▶ _PROBLEM TO WORK ON_
Will you quote precisely the lines that run from the top of the material below to the line containing "turns with it", both ends included?

▶ _AVAILABLE DATA_
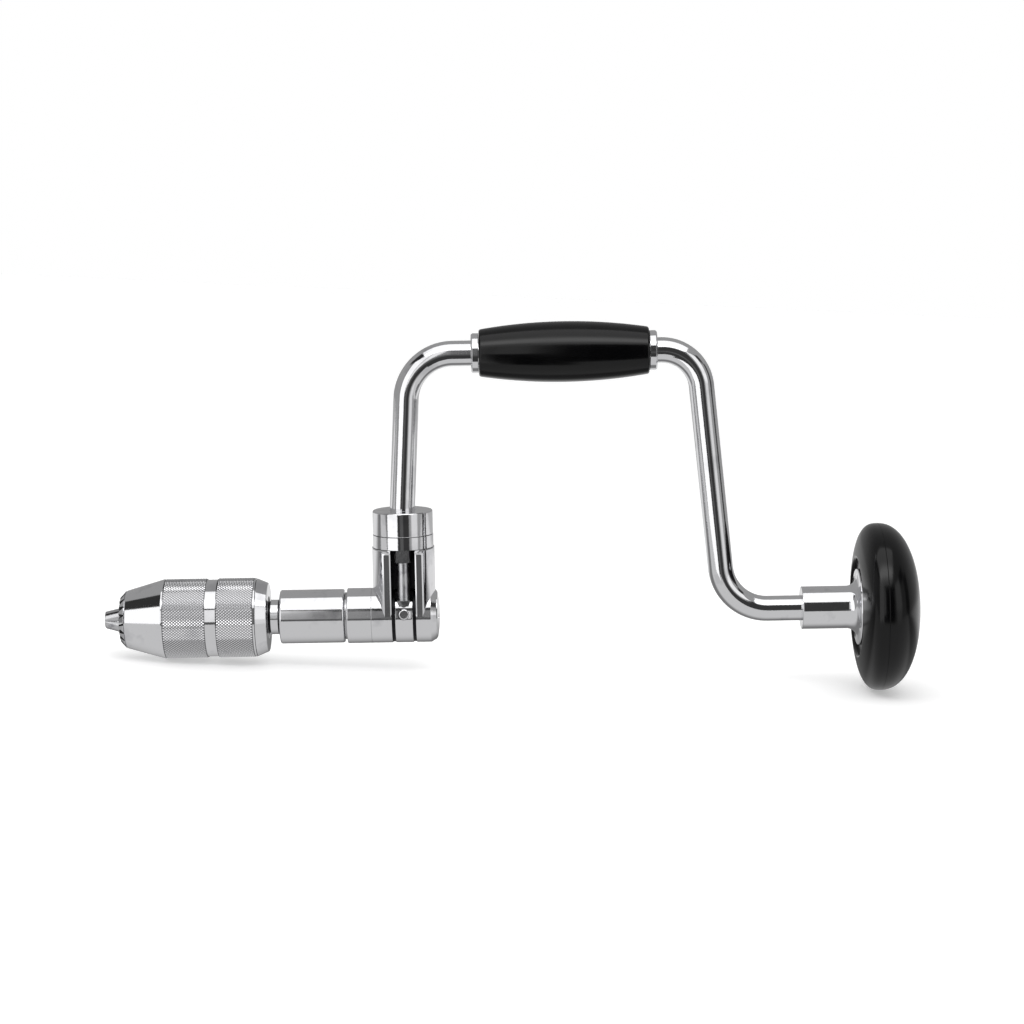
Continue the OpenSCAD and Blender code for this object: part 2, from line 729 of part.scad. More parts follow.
module chuck_body() color("silver") difference() {
    x_front = nose_reach + body_recess;
    body_nose_r = tooth_ring_bore_r - free_gap;
    union() {
        rod_x(x_front, x_nut - 0.3, body_nose_r);
        rod_x(x_front, x_body_end, nut_core_r);
        rod_x(x_flange, x_body_end, body_r);
    }
    rod_x(x_front - cut, x_jaw_end, shank_bore_r);
    for (i = [0:2]) jaw_bar(i, jaw_bar_r + slide_clear, x_jaw_end + 0.5);
    rod_x(x_body_end - nose_len - 0.1, x_body_end + cut, nose_r + seat_clear);
}

// Inclined round bar of a jaw, cut off square to the spindle at x_end
module jaw_bar(i, r, x_end) rotate([jaw_turn(i), 0, 0]) intersection() {
    translate([0, 0, jaw_axis_r]) rotate([0, 90 - jaw_angle, 0])
        translate([0, 0, -2 * jaw_bar_r]) cylinder(r = r, h = 2 * x_end);
    translate([-4 * jaw_bar_r, -2 * shell_r, -2 * shell_r])
        cube([x_end + 4 * jaw_bar_r, 4 * shell_r, 4 * shell_r]);
}

// One jaw points to the back, the others up and down and to the front
function jaw_turn(i) = 270 + i * 120;

module jaw(i) color("gray") difference() {
    intersection() {
        jaw_bar(i, jaw_bar_r, jaw_len);
        turned([[0, 0], [jaw_tip_r - jaw_tip_chamfer, 0], [jaw_tip_r, jaw_tip_chamfer],
            [2 * shell_r, 2 * shell_r], [0, 2 * shell_r]]);
        rotate([jaw_turn(i), 0, 0]) rotate([90, 0, 90]) linear_extrude(jaw_len)
            polygon([[0, jaw_gap / sin(60)], [shell_r, jaw_gap / sin(60) + shell_r / tan(60)],
                [shell_r, 2 * shell_r], [-shell_r, 2 * shell_r],
                [-shell_r, jaw_gap / sin(60) + shell_r / tan(60)]]);
    }
    rod_x(-cut, jaw_len + cut, bit_r);
}

module jaw_1() jaw(0);

module jaw_2() jaw(1);

module jaw_3() jaw(2);

// Chuck shell, and what turns with it

module chuck_shell() color("lightgray") {
    x_nut_bore = x_seam + tooth_spigot_len;
    turned([[tooth_spigot_r + seat_clear, x_seam], [shell_front_r - 0.6, x_seam],
        [shell_front_r, x_seam + 0.7], [shell_r, x_band], [shell_r, x_groove],
        [shell_r - groove_depth, x_groove], [shell_r - groove_depth, x_band_rear],
        [shell_r, x_band_rear], [shell_r, x_tail], [shell_bore_r, x_tail],
        [shell_bore_r, x_flange - 0.1], [nut_r + seat_clear, x_flange - 0.1],
        [nut_r + seat_clear, x_nut_bore], [tooth_spigot_r + seat_clear, x_nut_bore]]);
}

module toothed_ring() color("silver") {
    bevel_r = tooth_ring_r - 2.6;
    bevel_x = tooth_ring_len - 0.2;
    slope = atan2(bevel_x, tooth_ring_r - bevel_r);
    difference() {
        turned([[tooth_ring_bore_r, nose_reach], [bevel_r, nose_reach],
            [tooth_ring_r, nose_reach + bevel_x], [tooth_ring_r, x_seam - 0.05],
            [tooth_spigot_r, x_seam - 0.05], [tooth_spigot_r, x_seam + tooth_spigot_len],
            [tooth_ring_bore_r, x_seam + tooth_spigot_len]]);
        for (i = [0:key_teeth - 1]) rotate([i * 360 / key_teeth, 0, 0])
            translate([nose_reach, 0, bevel_r]) rotate([0, slope, 0])
                translate([0, 0, -3]) linear_extrude(tooth_ring_r)
                    polygon([[key_gap_depth, 0], [-key_gap_depth, key_gap_w],
                        [-key_gap_depth, -key_gap_w]]);
    }
}

// Half of the nut, up or down, with the cone that bears on the jaws
module nut_half(side) difference() {
    x_end = x_nut + nut_len;
    turned([[jaw_outer_r(x_nut) + free_gap, x_nut], [nut_r, x_nut], [nut_r, x_end],
        [jaw_outer_r(x_end) + free_gap, x_end]]);
    translate([x_nut - cut, -2 * nut_r, side > 0 ? -2 * nut_r : -0.1])
        cube([nut_len + 2 * cut, 4 * nut_r, 2 * nut_r + 0.1]);
}

module nut_half_upper() color("gray") nut_half(1);

module nut_half_lower() color("gray") nut_half(-1);

module nut_washer() color("gray")
    tube_x(x_nut_washer, x_nut_washer + nut_washer_t, nut_r,
        jaw_outer_r(x_nut_washer + nut_washer_t) + free_gap);

module rear_collar() color("silver") {
    bore_r = neck_r + free_gap;
    shoulder = shell_r - 0.4;
    turned([[bore_r, x_tail - collar_spigot_len], [shell_bore_r - seat_clear,
        x_tail - collar_spigot_len], [shell_bore_r - seat_clear, x_tail + 0.05],
        [shoulder, x_tail + 0.05], [tail_r + 1.2, x_tail + tail_len * 0.5],
        [tail_r + 0.4, x_tail + tail_len * 0.85], [tail_r, x_tail_end],
        [bore_r + 1.4, x_tail_end], [bore_r, x_tail_end - 1.4]]);
}

// Ratchet control

// Height of the selector's cam at an angle from +X: low, rising over 90 degrees, high
function cam_height(a) = cam_low + pawl_lift
    * max(0, min(1, (a - cam_lead) / 90, (270 - cam_lead - a) / 90));

module selector_ring() color("silver") difference() {
    union() {
        difference() {
            post(z_selector, z_cap - face_gap, selector_r);
            post(z_selector - cut, z_cap, selector_r - selector_wall);
        }
        post(plate_low, cam_low, selector_r - selector_wall / 2);
        cam();
    }
    post(plate_low - cut, z_cap + pawl_lift + cut, yoke_neck_r + run_clear);
    for (start = [0, 180]) follower_slot(start);
}

// Raised track, one closed ring of points per 5 degrees
module cam() {
    n = 72;
    base = plate_low + plate_t / 2;
    points = [for (i = [0:n - 1]) let (a = i * 360 / n) each
        [for (p = [[cam_in_r, base], [cam_out_r, base], [cam_out_r, cam_height(a) + 0.001],
            [cam_in_r, cam_height(a) + 0.001]]) [p.x * cos(a), p.x * sin(a), p.y]]];
    faces = [for (i = [0:n - 1], k = [0:3], half = [0, 1])
        let (a = 4 * i + k, b = 4 * i + (k + 1) % 4,
            c = 4 * ((i + 1) % n) + k, d = 4 * ((i + 1) % n) + (k + 1) % 4)
            half == 0 ? [a, b, d] : [a, d, c]];
    translate([x_column, 0, 0]) polyhedron(points, faces);
}

// Curved slot for a pawl's stem, from its place at one end of the travel to the other
module follower_slot(start) translate([x_column, 0, plate_low - cut]) {
    w = upper_stem_r + slot_clear;
    h = plate_t + pawl_lift + 3 * cut;
    rotate([0, 0, start]) rotate_extrude(angle = 90) translate([pawl_y - w, 0]) square([2 * w, h]);
    for (a = [start, start + 90]) rotate([0, 0, a]) translate([pawl_y, 0, 0])
        cylinder(r = w, h = h);
}

// Pawl in its lowered place on the front side, with its flat towards the spindle
module pawl() {
    intersection() {
        union() {
            pawl_post(nose_top, head_top, pawl_r);
            intersection() {
                pawl_post(nose_low, nose_top, pawl_r);
                translate([x_column, 0, 0]) rotate([90, 0, 0]) linear_extrude(3 * pawl_y)
                    polygon([[-nose_tip_half_w, nose_low], [nose_tip_half_w, nose_low],
                        [nose_top_half_w, nose_top], [-nose_top_half_w, nose_top]]);
                translate([x_column - 2 * pawl_r, -3 * pawl_y, nose_low])
                    cube([4 * pawl_r, 2 * pawl_y + nose_flat_y, nose_top]);
            }
            translate([x_column, -pawl_y, head_top - pawl_head_len])
                cylinder(r1 = pawl_head_r + flare, r2 = pawl_head_r, h = pawl_head_len);
        }
        translate([x_column - 2 * pawl_head_r, -3 * pawl_y, 0])
            cube([4 * pawl_head_r, 2 * pawl_y + pawl_r + 0.05, column_top]);
    }
    pawl_post(head_top, follower_low, upper_stem_r);
    pawl_post(follower_low, follower_low + follower_t, follower_r);
    pawl_post(follower_low, spring_stem_top, spring_stem_r);
}

module pawl_post(z0, z1, r) translate([0, -pawl_y, 0]) post(z0, z1, r);

module front_pawl() color("silver") pawl();

module rear_pawl() color("silver") translate([0, 0, pawl_lift]) mirror([0, 1, 0]) pawl();

// Grip

module grip() color("dimgray") {
    rise = grip_mid_r - grip_end_r;
    half = grip_len / 2;
    ball = (pow(half, 2) + pow(rise, 2)) / (2 * rise);
    x_mid = x_grip + half;
    end_a = asin((half - grip_round) / ball);
    edge_r = grip_mid_r - ball * (1 - cos(end_a)) - grip_round;
    translate([0, 0, sweep]) difference() {
        turned(concat([[0, x_grip]], arc(edge_r, x_grip + grip_round, grip_round, -90, -end_a),
            arc(grip_mid_r - ball, x_mid, ball, -end_a, end_a, 20),
            arc(edge_r, x_grip_end - grip_round, grip_round, end_a, 90), [[0, x_grip_end]]));
        rod_x(x_grip - cut, x_grip_end + cut, bar_r + grip_room);
        for (x = [x_grip - cut, x_grip_end - grip_bush_len])
            rod_x(x, x + grip_bush_len + cut, grip_bush_r + seat_clear);
    }
}

module grip_bush(x) color("ivory") translate([0, 0, sweep])
    tube_x(x, x + grip_bush_len - 0.1, grip_bush_r, bar_r + slide_clear);

module grip_bush_left() grip_bush(x_grip);

module grip_bush_right() grip_bush(x_grip_end - grip_bush_len + 0.1);

// Head

module head_hub() color("silver") {
    rim_x = x_seat - flange_rim_t;
    difference() {
        turned(concat([[0, x_hub], [hub_r - 0.4, x_hub], [hub_r, x_hub + 0.4]],
            arc(hub_r + flare_r, rim_x - flare_r - 0.6, flare_r, 180, 110, 10),
            [[flange_r - 0.5, rim_x], [flange_r, rim_x + 0.5], [flange_r, x_seat],
            [0, x_seat]]));
        rod_x(x_hub - cut, x_seat, bar_r + slide_clear);
        rod_x(x_hub_step, x_seat + cut, nut_pocket_r);
        at_screws() {
            rod_x(x_seat - 6, x_seat + cut, screw_r + 0.1);
            rod_x(x_seat - 8, screw_x() + screw_head_len + 0.05, screw_head_r + 0.1);
        }
    }
}

// Front face of the screw heads
function screw_x() = x_seat - 3;

module at_screws() {
    for (i = [0:2]) rotate([i * 120, 0, 0]) translate([0, 0, screw_circle_r]) children();
}

module head_screws() color("gray") at_screws() difference() {
    union() {
        rod_x(screw_x(), screw_x() + screw_head_len, screw_head_r);
        rod_x(screw_x(), screw_x() + screw_len, screw_r);
    }
    translate([screw_x() - cut, -0.4, -screw_head_r]) cube([cut + 0.8, 0.8, 2 * screw_head_r]);
}

module thrust_plate() color("gray")
    rod_x(x_plate, x_plate + thrust_plate_t, plate_r);

module head_inner() color("dimgray") {
    lip_axis_r = recess_r + lip_r;
    x_lip = x_head_seam - head_inner_depth
        * pow(1 - pow(lip_axis_r / head_r, inner_power), 1 / inner_power);
    dome_a = acos(pow((lip_axis_r + 0.6 * lip_r) / head_r, inner_power / 2));
    difference() {
        turned(concat([[0, x_seat], [recess_r, x_seat]],
            arc(lip_axis_r, x_lip + lip_r, lip_r, 180, 290),
            dome(x_head_seam, head_r, -head_inner_depth, inner_power, dome_a, 0),
            [[head_r - rim_w, x_head_seam], [head_r - rim_w, x_seat + inner_floor_t],
            [0, x_seat + inner_floor_t]]));
        rod_x(x_seat - cut, x_seat + 2 * inner_floor_t, plate_r + 0.05);
        at_screws() rod_x(x_seat - cut, x_seat + 2 * inner_floor_t, screw_r + 0.1);
    }
}

module head_outer() color("dimgray") {
    inside_r = head_r - rim_w;
    inside_depth = head_outer_depth - head_wall;
    x_start = x_head_seam + 0.02;
    difference() {
        union() {
            difference() {
                turned(concat([[0, x_start]],
                    dome(x_start, head_r, head_outer_depth, outer_power, 0, 90)));
                turned(concat([[0, x_start - cut], [inside_r, x_start - cut]],
                    dome(x_start, inside_r, inside_depth, outer_power, 0, 90)));
            }
            rod_x(x_plate + thrust_plate_t + 0.02, x_head_seam + inside_depth + 1, plate_r - 0.1);
            at_screws() rod_x(x_seat + inner_floor_t + 0.02, x_head_seam + inside_depth,
                boss_post_r);
        }
        at_screws() rod_x(x_seat, screw_x() + screw_len + 0.3, screw_r + seat_clear);
    }
}

crank();
socket_cap();
cross_pin();
yoke();
front_ring();
thrust_washer();
front_bush();
rear_bush();
pawl_ring();
ferrule_left();
ferrule_right();
head_nut();
head_race();
ball_cage();
thrust_balls();
pawl_spring_front();
pawl_spring_rear();
spindle();
ratchet_wheel();
drive_key();
wheel_clip();
end_cap();
chuck_body();
chuck_shell();
toothed_ring();
nut_half_upper();
nut_half_lower();
nut_washer();
rear_collar();
jaw_1();
jaw_2();
jaw_3();
selector_ring();
front_pawl();
rear_pawl();
grip();
grip_bush_left();
grip_bush_right();
head_hub();
head_inner();
head_outer();
head_screws();
thrust_plate();
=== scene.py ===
import math

import bmesh
import bpy
from mathutils import Matrix, Vector


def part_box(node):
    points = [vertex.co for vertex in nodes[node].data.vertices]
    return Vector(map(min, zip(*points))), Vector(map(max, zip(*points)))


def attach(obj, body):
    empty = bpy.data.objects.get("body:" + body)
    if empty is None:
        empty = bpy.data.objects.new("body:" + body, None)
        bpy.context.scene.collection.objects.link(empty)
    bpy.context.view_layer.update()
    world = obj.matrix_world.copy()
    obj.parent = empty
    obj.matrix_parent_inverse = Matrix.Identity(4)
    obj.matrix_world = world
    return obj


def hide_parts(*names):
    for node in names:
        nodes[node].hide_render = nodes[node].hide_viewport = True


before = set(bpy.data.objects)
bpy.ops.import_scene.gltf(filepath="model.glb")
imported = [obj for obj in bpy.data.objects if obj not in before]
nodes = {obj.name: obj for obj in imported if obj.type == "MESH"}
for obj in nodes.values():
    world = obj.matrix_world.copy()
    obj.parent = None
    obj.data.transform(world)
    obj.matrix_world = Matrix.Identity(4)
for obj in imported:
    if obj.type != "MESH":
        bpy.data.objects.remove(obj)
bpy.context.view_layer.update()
scene = bpy.context.scene
mm = 0.001

print("stage: camera")

# The picture is 1024 px wide. Its view is a long lens, a little above the spindle
camera = {
    "target": (195.6, 0, 48.8),
    "distance": 1240,
    "focalPixels": 2600,
    "framePixels": 1024,
    "sensor": 36,
    "pitch": 8.2,
    "yaw": 0,
    "roll": 1.0,
    "clip": (50, 50000),
}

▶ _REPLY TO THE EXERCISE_
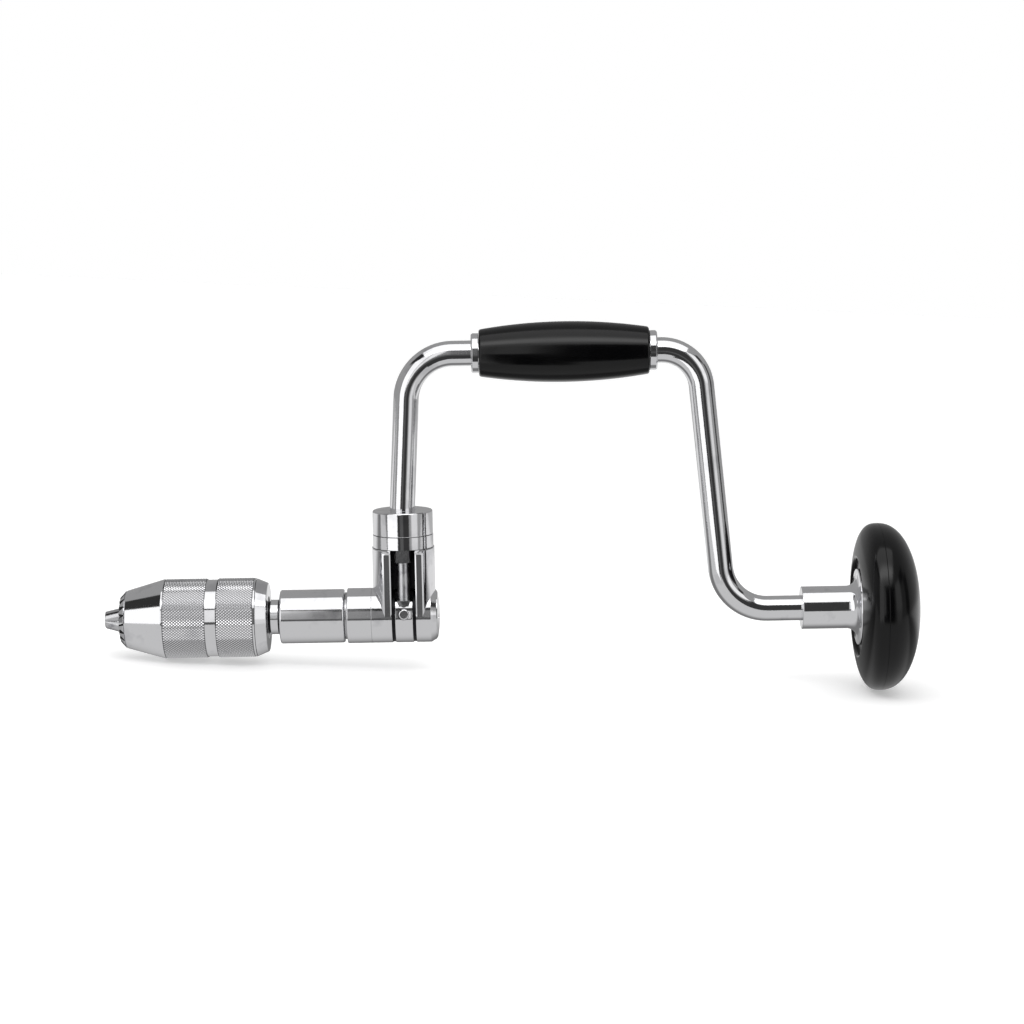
Continue the OpenSCAD and Blender code for this object: part 2, from line 729 of part.scad. More parts follow.
module chuck_body() color("silver") difference() {
    x_front = nose_reach + body_recess;
    body_nose_r = tooth_ring_bore_r - free_gap;
    union() {
        rod_x(x_front, x_nut - 0.3, body_nose_r);
        rod_x(x_front, x_body_end, nut_core_r);
        rod_x(x_flange, x_body_end, body_r);
    }
    rod_x(x_front - cut, x_jaw_end, shank_bore_r);
    for (i = [0:2]) jaw_bar(i, jaw_bar_r + slide_clear, x_jaw_end + 0.5);
    rod_x(x_body_end - nose_len - 0.1, x_body_end + cut, nose_r + seat_clear);
}

// Inclined round bar of a jaw, cut off square to the spindle at x_end
module jaw_bar(i, r, x_end) rotate([jaw_turn(i), 0, 0]) intersection() {
    translate([0, 0, jaw_axis_r]) rotate([0, 90 - jaw_angle, 0])
        translate([0, 0, -2 * jaw_bar_r]) cylinder(r = r, h = 2 * x_end);
    translate([-4 * jaw_bar_r, -2 * shell_r, -2 * shell_r])
        cube([x_end + 4 * jaw_bar_r, 4 * shell_r, 4 * shell_r]);
}

// One jaw points to the back, the others up and down and to the front
function jaw_turn(i) = 270 + i * 120;

module jaw(i) color("gray") difference() {
    intersection() {
        jaw_bar(i, jaw_bar_r, jaw_len);
        turned([[0, 0], [jaw_tip_r - jaw_tip_chamfer, 0], [jaw_tip_r, jaw_tip_chamfer],
            [2 * shell_r, 2 * shell_r], [0, 2 * shell_r]]);
        rotate([jaw_turn(i), 0, 0]) rotate([90, 0, 90]) linear_extrude(jaw_len)
            polygon([[0, jaw_gap / sin(60)], [shell_r, jaw_gap / sin(60) + shell_r / tan(60)],
                [shell_r, 2 * shell_r], [-shell_r, 2 * shell_r],
                [-shell_r, jaw_gap / sin(60) + shell_r / tan(60)]]);
    }
    rod_x(-cut, jaw_len + cut, bit_r);
}

module jaw_1() jaw(0);

module jaw_2() jaw(1);

module jaw_3() jaw(2);

// Chuck shell, and what turns with it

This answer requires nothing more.